Start of Material provided

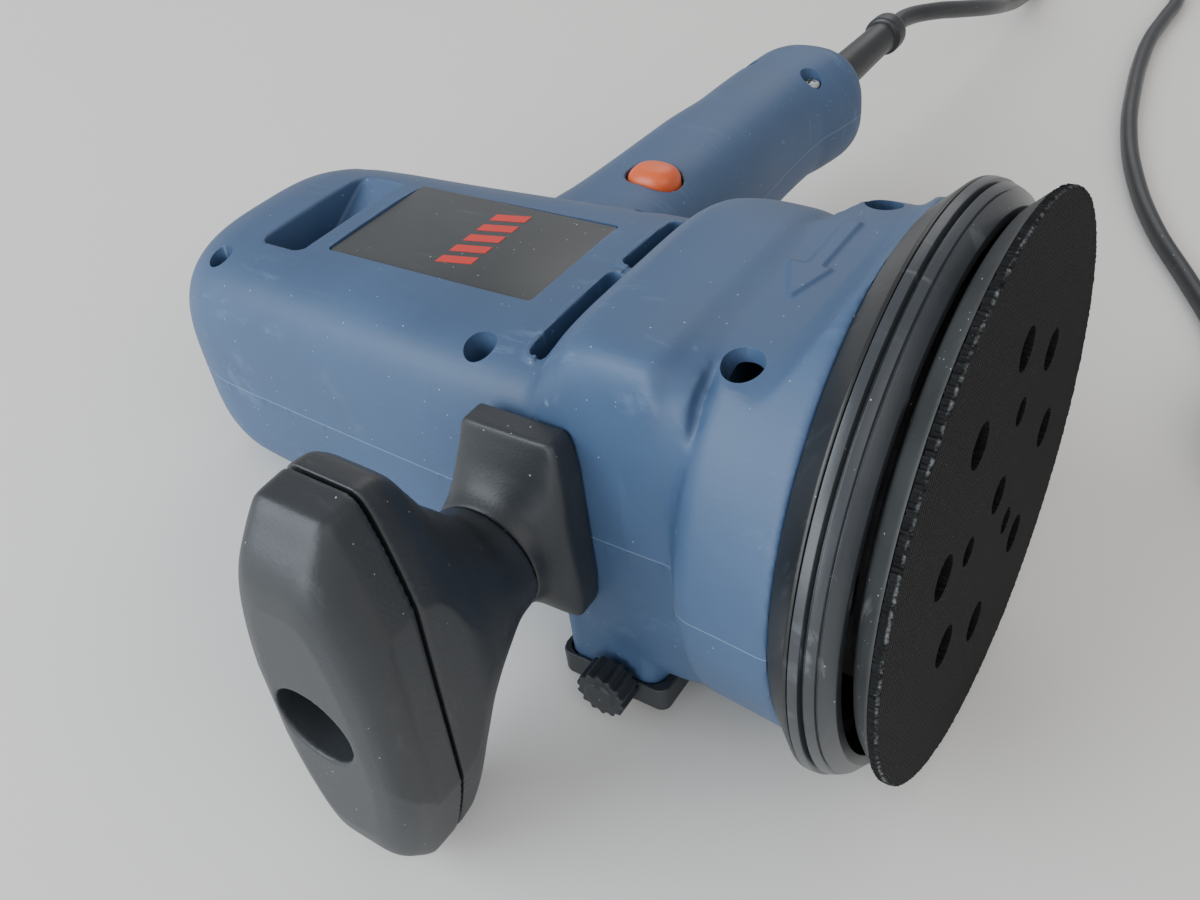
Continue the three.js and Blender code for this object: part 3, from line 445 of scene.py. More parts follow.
finishes = {
    "shell_blue": {
        "colour": (0.05, 0.093, 0.178), "worn": (0.2, 0.28, 0.42), "roughness": (0.46, 0.56), "mottle": 0.1,
        "grainScale": 1500, "grainDepth": 0.12, "grainStrength": 0.35, "specks": 0.00308, "rubs": 0.35, "edge": 0.4,
        "seam": 0.55,
    },
    "label_satin": {
        "colour": (0.042, 0.045, 0.046), "worn": (0.2, 0.2, 0.2), "roughness": (0.3, 0.4), "mottle": 0.15,
        "grainScale": 900, "grainDepth": 0.03, "grainStrength": 0.15, "specks": 0.0066, "rubs": 0.25, "edge": 0.2,
    },
    "screw_steel": {
        "colour": (0.42, 0.43, 0.44), "worn": (0.7, 0.7, 0.7), "roughness": (0.3, 0.5), "mottle": 0.12,
        "grainScale": 1800, "grainDepth": 0.03, "grainStrength": 0.2, "specks": 0.0, "rubs": 0.4, "edge": 0.5,
        "surface": {"Metallic": 1.0},
    },
    "bright_steel": {
        "colour": (0.5, 0.51, 0.52), "worn": (0.75, 0.75, 0.75), "roughness": (0.2, 0.35), "mottle": 0.08,
        "grainScale": 1200, "grainDepth": 0.02, "grainStrength": 0.15, "specks": 0.0, "rubs": 0.3, "edge": 0.4,
        "surface": {"Metallic": 1.0},
    },
    "grip_black": {
        "colour": (0.024, 0.027, 0.031), "worn": (0.12, 0.13, 0.14), "roughness": (0.38, 0.5), "mottle": 0.18,
        "grainScale": 1400, "grainDepth": 0.14, "grainStrength": 0.4, "specks": 0.00176, "rubs": 0.3, "edge": 0.35,
    },
    "flange_black": {
        "colour": (0.01, 0.011, 0.012), "worn": (0.14, 0.15, 0.16), "roughness": (0.3, 0.42), "mottle": 0.15,
        "grainScale": 1800, "grainDepth": 0.04, "grainStrength": 0.2, "specks": 0.00132, "rubs": 0.3, "edge": 0.3,
    },
    "bumper_rubber": {
        "colour": (0.034, 0.038, 0.043), "worn": (0.2, 0.21, 0.22), "roughness": (0.26, 0.36), "mottle": 0.2,
        "grainScale": 1500, "grainDepth": 0.06, "grainStrength": 0.3, "specks": 0.002, "rubs": 0.5, "edge": 0.3,
    },
    "pad_rubber": {
        "colour": (0.03, 0.032, 0.033), "worn": (0.16, 0.16, 0.16), "roughness": (0.5, 0.7), "mottle": 0.3,
        "grainScale": 1100, "grainDepth": 0.1, "grainStrength": 0.4, "specks": 0.011, "rubs": 0.6, "edge": 0.4,
    },
    "lamination_iron": {
        "colour": (0.16, 0.16, 0.17), "worn": (0.4, 0.4, 0.4), "roughness": (0.45, 0.6), "mottle": 0.15,
        "grainScale": 1500, "grainDepth": 0.05, "grainStrength": 0.3, "specks": 0.0, "rubs": 0.3, "edge": 0.3,
        "surface": {"Metallic": 0.9},
    },
    "winding_copper": {
        "colour": (0.5, 0.2, 0.08), "worn": (0.7, 0.4, 0.2), "roughness": (0.3, 0.45), "mottle": 0.15,
        "grainScale": 1500, "grainDepth": 0.15, "grainStrength": 0.5, "specks": 0.0, "rubs": 0.2, "edge": 0.3,
        "surface": {"Metallic": 0.9},
    },
    "pin_brass": {
        "colour": (0.62, 0.46, 0.2), "worn": (0.8, 0.68, 0.4), "roughness": (0.22, 0.36), "mottle": 0.1,
        "grainScale": 1500, "grainDepth": 0.02, "grainStrength": 0.15, "specks": 0.0, "rubs": 0.3, "edge": 0.3,
        "surface": {"Metallic": 1.0},
    },
    "brush_carbon": {
        "colour": (0.02, 0.02, 0.02), "worn": (0.08, 0.08, 0.08), "roughness": (0.6, 0.75), "mottle": 0.2,
        "grainScale": 2200, "grainDepth": 0.05, "grainStrength": 0.3, "specks": 0.0, "rubs": 0.2, "edge": 0.2,
    },
    "inner_nylon": {
        "colour": (0.03, 0.03, 0.032), "worn": (0.1, 0.1, 0.1), "roughness": (0.45, 0.6), "mottle": 0.15,
        "grainScale": 1500, "grainDepth": 0.08, "grainStrength": 0.3, "specks": 0.0044, "rubs": 0.3, "edge": 0.3,
    },
    "cast_aluminium": {
        "colour": (0.5, 0.51, 0.52), "worn": (0.75, 0.75, 0.75), "roughness": (0.4, 0.55), "mottle": 0.12,
        "grainScale": 900, "grainDepth": 0.12, "grainStrength": 0.4, "specks": 0.0, "rubs": 0.3, "edge": 0.4,
        "surface": {"Metallic": 1.0},
    },
    "button_orange": {
        "colour": (0.72, 0.115, 0.028), "worn": (0.85, 0.35, 0.18), "roughness": (0.3, 0.4), "mottle": 0.06,
        "grainScale": 1500, "grainDepth": 0.05, "grainStrength": 0.2, "specks": 0.00088, "rubs": 0.2, "edge": 0.3,
        "surface": {"Subsurface Weight": 0.08, "Subsurface Radius": (0.004, 0.001, 0.0005)},
    },
    "cord_black": {
        "colour": (0.015, 0.016, 0.018), "worn": (0.1, 0.11, 0.12), "roughness": (0.32, 0.44), "mottle": 0.15,
        "grainScale": 1400, "grainDepth": 0.06, "grainStrength": 0.25, "specks": 0.0022, "rubs": 0.3, "edge": 0.2,
    },
    "plug_black": {
        "colour": (0.017, 0.018, 0.019), "worn": (0.1, 0.1, 0.1), "roughness": (0.4, 0.5), "mottle": 0.15,
        "grainScale": 1500, "grainDepth": 0.1, "grainStrength": 0.35, "specks": 0.0022, "rubs": 0.3, "edge": 0.3,
    },
}

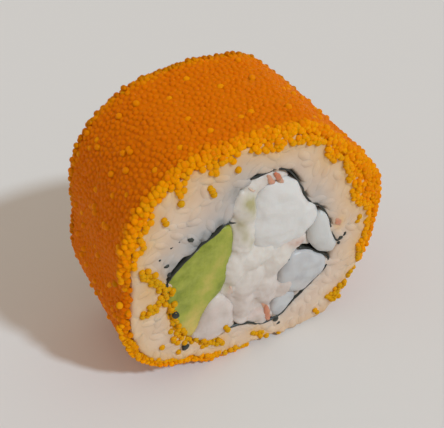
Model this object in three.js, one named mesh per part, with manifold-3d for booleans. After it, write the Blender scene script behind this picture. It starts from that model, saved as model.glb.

End of Material provided

From the records above, work out how many lines contain the string "object". Give only the number.

2